Helios is the young Greek god of the sun. He is the son of Hyperion and Theia. By the Oceanid Perse, he became the father of Aeétes, Circe, and Pasiphae. His other two daughters are Phaethusa (“radiant”) and Lampetia (“shining”). He had a son, named Phaeton, whom he once allowed to guide his chariot across the sky. The unskilled youth could not control the horses and fell towards his death. Each morning at dawn he rises from the ocean in the east and rides in his chariot, pulled by for horses - Pyrois, Eos, Aethon and Phlegon — through the sky, to descend at night in the west. He sees and knows all, and was called upon by witnesses. The reverence of the sun as a god came from the east to Greece. Helios was worshipped in various places of the Peloponnesos, but especially on Rhodes, where each year gymnastic games were held in his honor. Rhodos was also where the Colossus of Rhodes (the sixth the seven wonders of the ancient world) was built in his honor. This huge statue, measuring 32 meters (100ft), was built in 280 BCE by Charès of Lindos. In the earthquake of 224-223 BCE the statue broke off at the knees. On other places where he was worshiped, there were herds dedicated to him, such as on the island of Thrinacia (occasionally equated with Sicily). Here the companions of Odysseus helped themselves with the sacred animals. People sacrificed oxen, rams, goats, and white horses to Helios. He was represented as a youth with a halo, standing in a chariot, occasionally with a billowing cloak. A metope from the temple of Athena in the Hellenistic Ilium represents him thus. He is also shown on much more recent reliefs, concerning the worship of Mithra, such as in the Mithraeum under the St. Prisca at Rome. In early Christian art, Christ is sometimes represented as Helios, such as in a mosaic in Mausoleum M or in the necropolis beneath the St. Peter in Rome. His attributes are the whip and the globe, and his sacred animals were the cock and the eagle.


Source: Excerpts from Funk and Wagnalls Encyclopedia, 1950
In 1609 Galileo learned that a telescope had been invented, and he soon built and improved telescopes for astronomical use… he observed mountainous configurations of the moon, the phases of Venus, Jupiterʼs satellites, and the existence of sunspots. He also discovered that the moon shines with reflected sunlight, and that the Milky Way is made up of countless stars. His investigations with the telescope were rewarded in 1610 with an appointment as Professor at the University of Florence and as philosopher and mathematician extraordinary to the grand duke of Tuscany.
Galileo had accepted the Copernican theory of the solar system for some time, but not until his astronomical discoveries gave concrete and visible confirmation of the theory did he take a decided position in its favor, in his Letters on the Solar Spots (1613). The Copernican view of the Solar system, which contradicted the prevailing theory that the earth is fixed and is the center about which the universe revolves, roused theological opposition, and Galileo was admonished by Pope Paul V to relinquish the heretical proposition that the sun is the center of the universe.
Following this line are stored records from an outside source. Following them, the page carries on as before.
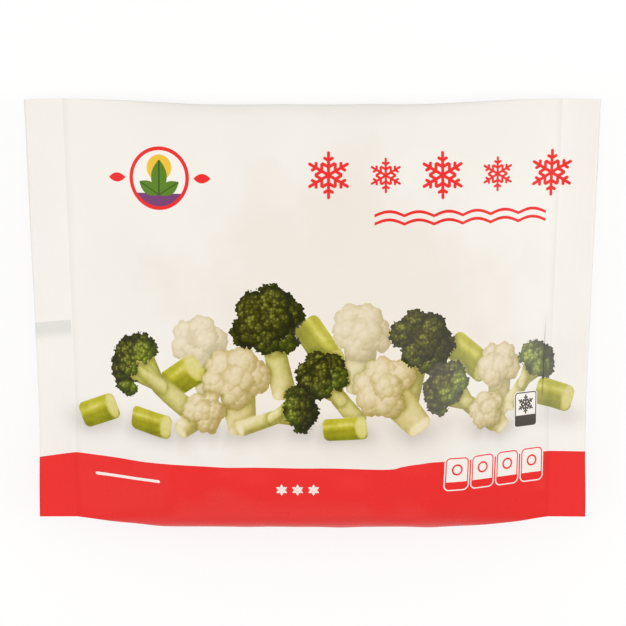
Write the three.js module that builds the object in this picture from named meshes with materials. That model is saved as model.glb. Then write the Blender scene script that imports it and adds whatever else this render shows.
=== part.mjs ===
// A shut pillow bag of frozen vegetables, lying on its back with the printed face up.
// Millimetres, +Z up. X runs from one end seal to the other and +Y points to the top of the bag.
// The origin is on the table, under the middle of the bag.
import * as THREE from "three";

// Plan of the bag
const bagWidth = 251; // over both end seals, along the top edge
const bagHeight = 185.5; // from the bottom fold to the top fold, at the end seals
const sealWidth = 16; // each flat end seal
const drawnIn = 4.6; // how far each end seal is pulled in where the bag is full
const bottomBulge = 3.6; // how far the full bottom pushes out between the end seals
const topDip = 3.2; // how far the top edge drops between the end seals

// Filling
const fullDepth = 45; // thickness at the bottom, where the vegetables have settled
const topDepth = 17; // thickness just under the top edge
const fullShare = 0.32; // share of the height that is filled to the full depth
const seamShare = 0.42; // height of the end seals, as a share of the local thickness
const fillRounding = 0.1; // how softly the full part starts to taper
const bellySag = 1.3; // how far the belly would hang below the table if nothing held it
const lowerRamp = 46; // width of the slope from an end seal to the level middle, at the bottom
const upperRamp = 60; // the same at the top
const rampRounding = 0.22; // how softly the slopes meet the level middle
const frontSquareness = 6; // how tightly the front turns at its folds
const backSquareness = 4;

// Film
const filmThickness = 0.8; // two layers, welded in the end seals
const lowerLift = 0.5; // how far the free edge of an end seal curls up, at the bottom
const upperLift = 6; // the same at the top
const liftPower = 1.5; // above 1 the curl gathers towards the free edge

// Mesh
const columns = 44;
const rows = 38;
const sealColumns = 2; // columns that each end seal takes

const clamp01 = (value) => Math.min(1, Math.max(0, value));
const mix = (from, to, share) => from + (to - from) * share;

// The lower of two values, rounded off where they meet.
function softMin(a, b, rounding) {
  const share = clamp01(0.5 + (0.5 * (b - a)) / rounding);
  return mix(b, a, share) - rounding * share * (1 - share);
}

// 1 from the bottom up to fullShare, then falling evenly to 0 at the top.
function fillAt(height) {
  return softMin((1 - height) / (1 - fullShare), 1, fillRounding);
}

const depthAt = (height) => mix(topDepth, fullDepth, fillAt(height));
const seamHeightAt = (height) => seamShare * depthAt(height);
const halfWidthAt = (height) => bagWidth / 2 - drawnIn * fillAt(height);

// 0 at an end seal and 1 over the level middle.
function spanAt(distanceFromSeal, height) {
  const ramp = mix(lowerRamp, upperRamp, height * height);
  return Math.max(0, softMin(distanceFromSeal / ramp, 1, rampRounding));
}

// 1 in the middle and 0 at both folds, where it turns down steeply.
const turnAt = (across, squareness) => Math.sqrt(Math.max(0, 1 - Math.abs(across) ** squareness));

// A point of the bag's skin: u and v run from -1 to 1 over the flat bag, and side is 1 in front, -1 behind.
function skinPoint(u, v, side) {
  const across = Math.sin((v * Math.PI) / 2); // rows crowd towards the folds
  const height = (across + 1) / 2;
  const sealStart = 1 - (2 * sealColumns) / columns;
  const outer = halfWidthAt(height);
  const inner = outer - sealWidth;
  const inSeal = clamp01((Math.abs(u) - sealStart) / (1 - sealStart));
  const inBody = Math.min(1, Math.abs(u) / sealStart);
  const fromMiddle = inSeal > 0 ? mix(inner, outer, inSeal) : inner * inBody;
  const span = spanAt(inner - fromMiddle, height);
  const y = mix(-bagHeight / 2 - bottomBulge * span, bagHeight / 2 - topDip * span, height);

  const seam = seamHeightAt(height);
  const middle = seam + mix(lowerLift, upperLift, height) * inSeal ** liftPower;
  const front = (depthAt(height) - seam) * span * turnAt(across, frontSquareness);
  const back = seam * bellySag * span * turnAt(across, backSquareness);
  const z = side > 0 ? middle + filmThickness / 2 + front : Math.max(0, middle - filmThickness / 2 - back);
  return [Math.sign(u) * fromMiddle, y, z];
}

// A unit box with one layer in depth is wrapped into the bag, so that it stays one closed skin.
function bagGeometry() {
  const geometry = new THREE.BoxGeometry(2, 2, 2, columns, rows, 1);
  const position = geometry.getAttribute("position");
  for (let i = 0; i < position.count; i++) {
    position.setXYZ(i, ...skinPoint(position.getX(i), position.getY(i), position.getZ(i)));
  }
  geometry.computeVertexNormals();
  return geometry;
}

const film = new THREE.MeshStandardMaterial({ color: 0xf0ebe3, roughness: 0.4, metalness: 0 });

const bag = new THREE.Mesh(bagGeometry(), film);
bag.name = "bag";
bag.position.y = bottomBulge / 2; // the bulge at the bottom moves the middle of the outline

const part = new THREE.Group();
part.name = "frozen_vegetable_bag";
part.add(bag);

export default part;
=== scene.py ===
import math
import random

import bpy
import numpy as np
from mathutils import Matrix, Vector


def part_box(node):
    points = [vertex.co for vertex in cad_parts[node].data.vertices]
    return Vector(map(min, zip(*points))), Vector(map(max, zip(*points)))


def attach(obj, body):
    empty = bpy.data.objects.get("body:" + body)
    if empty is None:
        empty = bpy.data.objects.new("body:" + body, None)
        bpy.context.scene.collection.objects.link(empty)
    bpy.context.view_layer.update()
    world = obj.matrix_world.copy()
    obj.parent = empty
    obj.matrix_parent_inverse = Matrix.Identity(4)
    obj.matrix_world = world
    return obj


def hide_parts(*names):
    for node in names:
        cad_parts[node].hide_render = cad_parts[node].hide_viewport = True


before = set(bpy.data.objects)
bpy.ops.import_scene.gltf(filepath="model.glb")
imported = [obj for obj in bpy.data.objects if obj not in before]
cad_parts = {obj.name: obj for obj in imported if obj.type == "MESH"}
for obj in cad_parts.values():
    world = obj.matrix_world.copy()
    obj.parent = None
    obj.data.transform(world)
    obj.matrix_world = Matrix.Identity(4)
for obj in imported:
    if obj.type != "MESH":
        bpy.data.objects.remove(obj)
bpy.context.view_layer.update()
bpy.ops.object.select_all(action="DESELECT")
mm = 0.001
print("frame loaded")


# Camera, stage and light

cameraSettings = {
    "distance": 1.0,  # metres
    "lean": 10,  # degrees from straight above, towards the top edge of the bag
    "lens": 2266,  # focal length in pixels of the picture
    "picture": 626,  # pixels
    "middle": (312.5, 314.2),  # pixel where the middle of the bag shows
    "aimHeight": 15 * mm,
}


def makeCamera(settings):
    lean = math.radians(settings["lean"])
    back = Vector((0, math.sin(lean), math.cos(lean)))
    up = Vector((0, math.cos(lean), -math.sin(lean)))
    pixel = settings["distance"] / settings["lens"]
    right = settings["picture"] / 2 - settings["middle"][0]
    raised = settings["middle"][1] - settings["picture"] / 2
    aim = Vector((right * pixel, 0, settings["aimHeight"])) + up * raised * pixel
    bpy.ops.object.camera_add(location=aim + back * settings["distance"], rotation=(-lean, 0, 0))
    camera = bpy.context.object
    camera.name = "photoCamera"
    camera.data.lens = settings["lens"] / settings["picture"] * camera.data.sensor_width
    camera.data.clip_start = 0.01
    bpy.context.scene.camera = camera


lightSettings = {
    "sky": (1.0, 0.985, 0.965),
    "skyStrength": 0.495,
    # place, size, watts
    "boxes": {
        "leftBox": ((-0.75, 0.10, 0.50), 0.8, 2.15),
        "rightBox": ((0.72, 0.05, 0.53), 0.5, 2.2),
        "topBox": ((0.0, 0.95, 0.65), 1.0, 2.45),
        "frontBox": ((-0.1, -0.8, 0.24), 0.45, 0.6),
        "cornerBox": ((-0.62, -0.5, 0.38), 0.45, 0.4),
        "overheadBox": ((0.0, -0.25, 1.3), 0.9, 1.9),
    },
    "aim": (0, 0, 0.02),
    "tone": (1.0, 0.985, 0.965),
    "floor": (0.26, 0.26, 0.26),
    "floorRoughness": 0.9,
    "floorSpecular": 0.1,
    "floorGlow": 0.75,  # the white sheet is lit from below too
    "floorCast": 0.44,  # how much of that glow reaches the bag
}


def makeLights(settings):
    world = bpy.data.worlds.new("paleStudio")
    world.use_nodes = True
    background = world.node_tree.nodes["Background"]
    background.inputs["Color"].default_value = (*settings["sky"], 1)
    background.inputs["Strength"].default_value = settings["skyStrength"]
    bpy.context.scene.world = world
    for name, (place, size, watts) in settings["boxes"].items():
        bpy.ops.object.light_add(type="AREA", location=place)
        box = bpy.context.object
        box.name = name
        box.rotation_euler = (Vector(settings["aim"]) - Vector(place)).to_track_quat("-Z", "Y").to_euler()
        box.data.size = size
        box.data.energy = watts
        box.data.color = settings["tone"]


def makeFloor(settings):
    bpy.ops.mesh.primitive_plane_add(size=6, location=(0, 0, 0))
    floor = bpy.context.object
    floor.name = "floor"
    paper = bpy.data.materials.new("studioPaper")
    paper.use_nodes = True
    shader = paper.node_tree.nodes["Principled BSDF"]
    shader.inputs["Base Color"].default_value = (*settings["floor"], 1)
    shader.inputs["Roughness"].default_value = settings["floorRoughness"]
    shader.inputs["Specular IOR Level"].default_value = settings["floorSpecular"]
    shader.inputs["Emission Color"].default_value = (1, 1, 1, 1)
    path = paper.node_tree.nodes.new("ShaderNodeLightPath")
    glow = paper.node_tree.nodes.new("ShaderNodeMapRange")
    glow.inputs["To Min"].default_value = settings["floorCast"]
    glow.inputs["To Max"].default_value = settings["floorGlow"]
    paper.node_tree.links.new(path.outputs["Is Camera Ray"], glow.inputs["Value"])
    paper.node_tree.links.new(glow.outputs["Result"], shader.inputs["Emission Strength"])
    floor.data.materials.append(paper)


bpy.context.scene.view_settings.view_transform = "Standard"
makeCamera(cameraSettings)
makeLights(lightSettings)
makeFloor(lightSettings)
print("camera, lights and floor made")


# Small helpers

def mix(low, high, share):
    return low + (high - low) * share


def smooth(start, end, value):
    share = np.clip((value - start) / (end - start), 0, 1)
    return share * share * (3 - 2 * share)


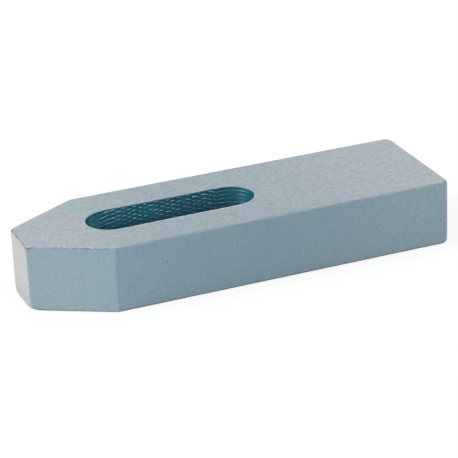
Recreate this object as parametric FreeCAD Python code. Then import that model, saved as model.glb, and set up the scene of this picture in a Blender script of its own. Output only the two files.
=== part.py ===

Galileo promised to obey the Pope, and continued his work in astronomy. In 1630, however, he wrote Dialogue on the Two Chief Systems of the World, in which the Copernican system was brilliantly expounded and defended. This work was condemned by the theologians and its sale was forbidden. Galileo was summoned before the Inquisition at Rome in 1633 and forced to recant his belief that the earth moves around the sun. The legend that Galileo whispered “but it does move”, as he rose from his knees after the renunciation of his views, is probably apocryphal. Galileo spent the remaining eight years of his life working in strict seclusion in Florence… His last telescopic discovery, the moonʼs librations, was made in 1637; later in the same year he became totally blind. … his [Galileoʼs] most substantial contribution was his work in what later became the science of mechanics. Although he did not clearly formulate the relation of force and motion into definite laws, his work implied a knowledge and recognition of the laws of motion as later stated by Newton.

Not all of Galileoʼs experiments were successful. He constructed a water thermometer which was extremely inaccurate. He correctly surmised that air had weight, but made a crude and inaccurate attempt to weigh it… Even these experiments, however, were valuable, for they led the way for other scientists to supply correct solutions for these problems.

Who Invented the Telescope?

Source: Catholic Encyclopedia
Hearing early in 1609 that a Dutch optician, named Lippershey, had produced an instrument by which the apparent size of remote objects was magnified, Galileo at once realized the principle by which such a result could alone be attained, and, after a single night devoted to consideration of the laws of refraction, he succeeded in constructing a telescope which magnified three times, its magnifying power being soon increased to thirty-two. This instrument being provided and turned towards the heavens, the discoveries, which have made Galileo famous, were bound at once to follow, though undoubtedly he was quick to grasp their full significance. The moon was shown not to be, as the old astronomy taught, a smooth and perfect sphere, of different nature to the earth, but to possess hills and valleys and other features resembling those of our own globe. The planet Jupiter was found to have satellites, thus displaying a solar system in miniature, and supporting the doctrine of Copernicus.

Source: Funk and Wagnalls Encyclopedia, 1950 edition

“Telescope: essentially a lens or mirror to form an image of a distant object, together with a microscope to enable the observer to examine this image in detail, or a photographic camera or some form of spectroscopic apparatus.
The invention of the telescope was doubtless accomplished in Holland, but there is some confusion and controversy to be encountered in attempting to determine the original inventor. It seems certain that the instrument was known more or less about Europe, but the honor of its invention is usually given to Galileo, who was the first to describe it and exhibit it in a complete form (May, 1609). To Kepler we owe the discovery of the principle of the astronomical telescope with two convex lenses. This idea was actually employed in a telescope constructed by Father Scheiner (Rosa Ursina, 1630).
The invention of the achromatic object glass by Dolland in 1757-58 and the improvement of optical flint glass, which commenced in 1754, soon made possible the construction of improved telescopes. The discovery of methods of making large disks of flint glass was made by Guinand, a Swiss mechanic, who then became associated with Fraunhofer, and telescopes as large as 10 inches aperture were readily made. His successors made instruments with object glasses 15 inches across.